As the relationship developed, Audrey felt pressure to define the relationship more clearly. Daryl’s Expectations and Romantic Mythology increasingly became a part of their interactions. She was afraid he was falling for her, while she did not experience a romantic interest. (Note: Her father was not like him at all. Even though she intrigued him, she didn’t feel the Excitement about him that she wanted). While he heard what she said, it did not really worry Daryl. This is because he trusted that the way they were coming together was a more important indicator of her interest than her actual words. Daryl had been in several relationships where there had been no clarity about the type of relationship they were having. However, he felt confident that the relationship would reveal itself if only he remained positive. The thing that constantly reinforced this was the fun activities and how they got along so well, especially when possibilities were undefined. After three weeks of touring Europe together, Daryl came back to his home and business in Denver, with Audrey promising to call him from her home in Boulder.
When Daryl did not hear from Audrey after two weeks, he called her. He felt disappointed when he could not seem to establish a connection with her after several days.

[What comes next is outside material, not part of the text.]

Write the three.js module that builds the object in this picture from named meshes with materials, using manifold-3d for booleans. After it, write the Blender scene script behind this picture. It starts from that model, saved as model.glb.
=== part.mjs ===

On her part, Audrey was not purposely avoiding Daryl but she did not want him to assume that it was going to be the same as in Europe. She also needed time to process her experience with Daryl to determine what she wanted from the connection. For his part, Daryl was starting to doubt he would ever see her again, when she finally returned his call. She proposed that they be friends and meet occasionally to do activities of common interest. Daryl responded by trying to establish a time when they could get together and talk about what they would like to do. Audrey suggested a time but then called him back to change both the time and place.
Individuals are instinctively attracted to their parental patterns, confirmed by the presence of Excitement. These are addictive patterns emphasizing that we need others to complete our experience. These unconscious Attractions reflect where we do not feel seen by our parents, which drives us to look for someone who will see us. We imagine, initially in the relationship, that these people are our saviors, because we believe they can heal us. Over time, this belief creates a pressure to compromise ourselves to keep them around. Until we shift this pattern to an individual who is not a parental pattern, we are not even sure (aware) that we are losing ourselves in these relationships. When we choose Aliveness over Excitement, it opens us up to eliminate caretaking and determines if the relationship is really good for us or not. Otherwise, we keep choosing relationships that compromise us and then feel resentful about it.
Daryl becomes caught up in his ideas of how he can make an impact on Audrey. This places him at the effect of her. Audrey, on the other hand, wants to keep Daryl around to soothe her feelings of loneliness, but does not want any form of commitment. Men wanting more from her than she wants to give have compromised her in the past. She has also been at the effect of Romantic Mythology, where a man falls in love with the idea of her, but does not have an ability to connect with her in real ways. Until she can stand alone, she is also at the effect of Daryl. She only sees herself involved with him as long as there is Aliveness and the commitment to having fun. The more it becomes clear that there are huge differences about how this would work out in real time, the more disheartened they both become. This is because as long as the relationship is new and people are free to act, an Instinctive relationship can hold together. As long as the relationship is easy and does not require any external structure (as it was in Europe) it can work quite well. The problem is when Expectations become the norm; it drains life energy out of the relationship and ultimately the relationship tends to fall apart. Now that there is more geographic separation and they have different ideas about how to proceed, chaos prevails. In this story, Audrey has made a transition out of Level 1 (if she can tell her truth, despite her Fears), while Daryl is still captured by Level 1 issues (Excitement vs. Aliveness).